Like the board, the new leadership at Manual has felt empowered to try new things. In addition to serving traditional students, the building will soon house a Drop Out Recovery School run by Christel House for adults going back to earn their degree. Manual now has a relationship with the University of Indianapolis and Ivy Tech that provides dual credit for some classes. The school provides childcare for parents taking classes there. And they’re exploring the idea of an Early Childhood Center at Manual that would provide a pre-K program to get southside kids started on the right foot. It all adds up to a multigenerational campus where there was once just a failing high school.  
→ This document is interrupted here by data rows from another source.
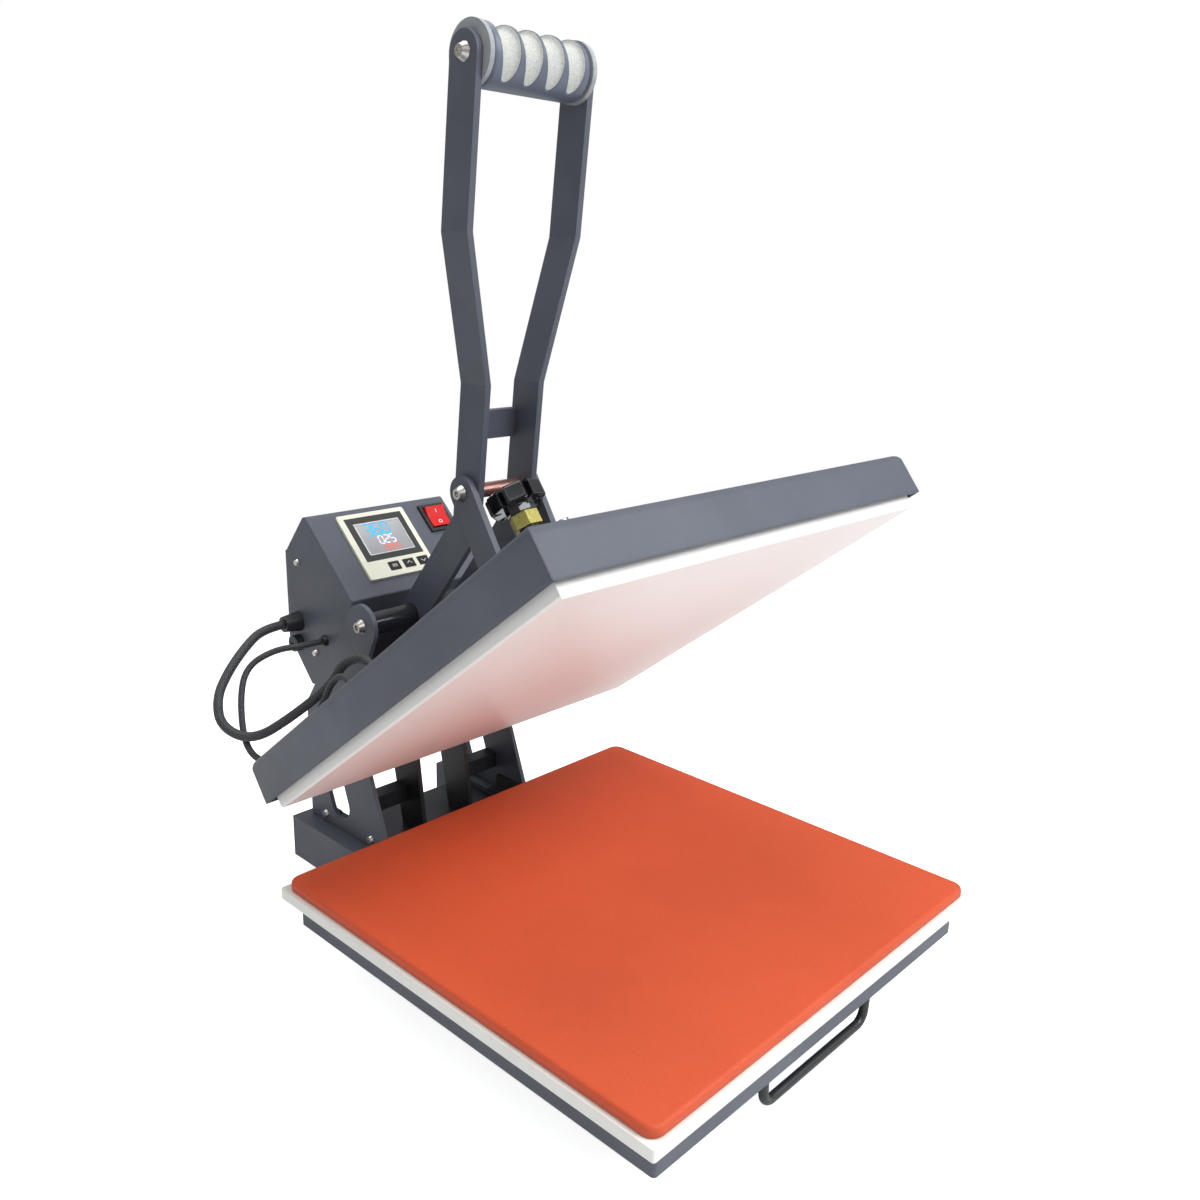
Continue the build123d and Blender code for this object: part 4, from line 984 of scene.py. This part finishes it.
class PRESS_OT_rocker(bpy.types.Operator):
    """Finish the red rocker and put its two marks on"""

    bl_idname = "press.rocker"
    bl_label = "Rocker switch"

    def execute(self, context):
        coats = context.scene.press_coats
        red = surface(
            "rocker_red", tuple(coats.rocker), tuple(0.8 * c for c in coats.rocker), rough=0.18, spread=0.04,
            grain=600.0, depth=0.00001, patch=60.0, rounding=0.0009, coat=0.5, fine=0.08, edge=0.1,
            subsurface=0.05,
        )
        dress(red, "power_rocker")
        mark = surface(
            "rocker_mark", (0.86, 0.86, 0.86), (0.75, 0.75, 0.75), rough=0.35, patch=200.0, rounding=0.0001,
        )
        tilt = math.radians(8)
        origin = PANEL_ORIGIN + Vector((0.0555, 0, 0)) - PANEL_Y * 0.0255
        half = 0.0104
        for name, way, shape in (("mark_on", 1, "bar"), ("mark_off", -1, "ring")):
            rise = math.atan2(0.0018, half)
            lean = tilt + way * rise
            up = PANEL_Y * math.cos(lean) + PANEL_Z * math.sin(lean)
            normal = Vector((1, 0, 0)).cross(up)
            base = origin + (PANEL_Y * -math.sin(tilt) + PANEL_Z * math.cos(tilt)) * 0.0034
            middle = base + up * way * 0.0058
            if shape == "bar":
                outlines = [[(-0.0004, -0.0018), (0.0004, -0.0018), (0.0004, 0.0018), (-0.0004, 0.0018)]]
            else:
                outlines = []
                for k in range(20):
                    a, b = math.tau * k / 20, math.tau * (k + 1) / 20
                    outlines.append([
                        (r * math.cos(t), r * math.sin(t))
                        for r, t in ((0.0013, a), (0.0020, a), (0.0020, b), (0.0013, b))
                    ])
            mesh = plates(name, outlines, middle, Vector((1, 0, 0)), up, 0.00003, 0.00016)
            piece(name, mesh, mark, "rocker")
            if normal.z < 0:
                raise ValueError("the rocker's marks face into it")
        return {"FINISHED"}


OPERATORS = (
    PRESS_OT_camera,
    PRESS_OT_stage,
    PRESS_OT_leads,
    PRESS_OT_coats,
    PRESS_OT_metals,
    PRESS_OT_thread,
    PRESS_OT_bed,
    PRESS_OT_mouldings,
    PRESS_OT_grip,
    PRESS_OT_controller,
    PRESS_OT_rocker,
)


class PRESS_PT_panel(bpy.types.Panel):
    """Lists the press's pieces and their settings"""

    bl_idname = "PRESS_PT_panel"
    bl_label = "Heat press"
    bl_space_type = "VIEW_3D"
    bl_region_type = "UI"
    bl_category = "Press"

    def draw(self, context):
        for operator in OPERATORS:
            self.layout.operator(operator.bl_idname)
        for group in (context.scene.press_coats, context.scene.press_sizes):
            for name in group.__annotations__:
                self.layout.prop(group, name)


CLASSES = (PressCoats, PressSizes, *OPERATORS, PRESS_PT_panel)


def register():
    for entry in CLASSES:
        bpy.utils.register_class(entry)
    bpy.types.Scene.press_coats = bpy.props.PointerProperty(type=PressCoats)
    bpy.types.Scene.press_sizes = bpy.props.PointerProperty(type=PressSizes)


def unregister():
    del bpy.types.Scene.press_sizes
    del bpy.types.Scene.press_coats
    for entry in reversed(CLASSES):
        bpy.utils.unregister_class(entry)


def main():
    for leftover in list(bpy.data.objects):
        bpy.data.objects.remove(leftover)
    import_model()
    register()
    for operator in OPERATORS:
        group, name = operator.bl_idname.split(".")
        getattr(getattr(bpy.ops, group), name)()


if __name__ == "__main__":
    main()
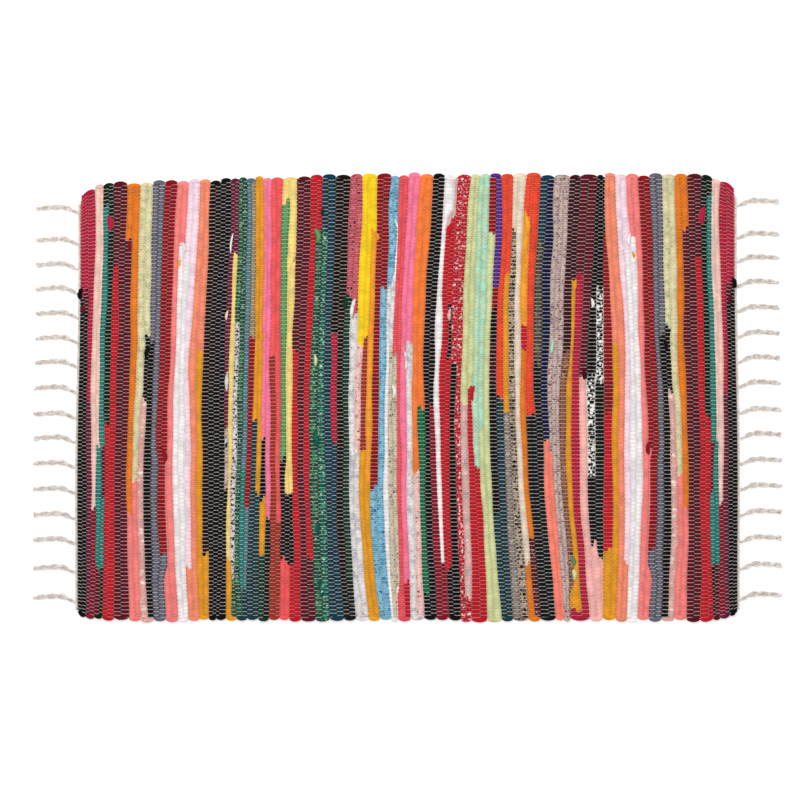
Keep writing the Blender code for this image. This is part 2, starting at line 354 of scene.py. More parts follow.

Whatever happens with these new programs at Manual, the larger Christel House organization will continue to operate much as it has for the last 23 years. Peterson recalls discussing its future with DeHaan before she got sick. “She said, ‘I want the organization to evolve. I want it to change. You’re going to have ideas that are different from mine, and that’s good. I don’t want to control things from the great beyond,’” he says. What was nonnegotiable was sticking to the core mission: transforming the lives of impoverished children. 

DeHaan’s hometown of Nördlingen was built in a massive crater formed by a meteor millennia ago. As a result, its stone buildings are studded with diamonds. Perhaps as a child in post-war Germany, DeHaan admired those tiny gems trapped inside the rock. As an adult, she certainly had a talent for seeing diamonds in the rough—people who needed help breaking free from poverty—and she began to pluck them out.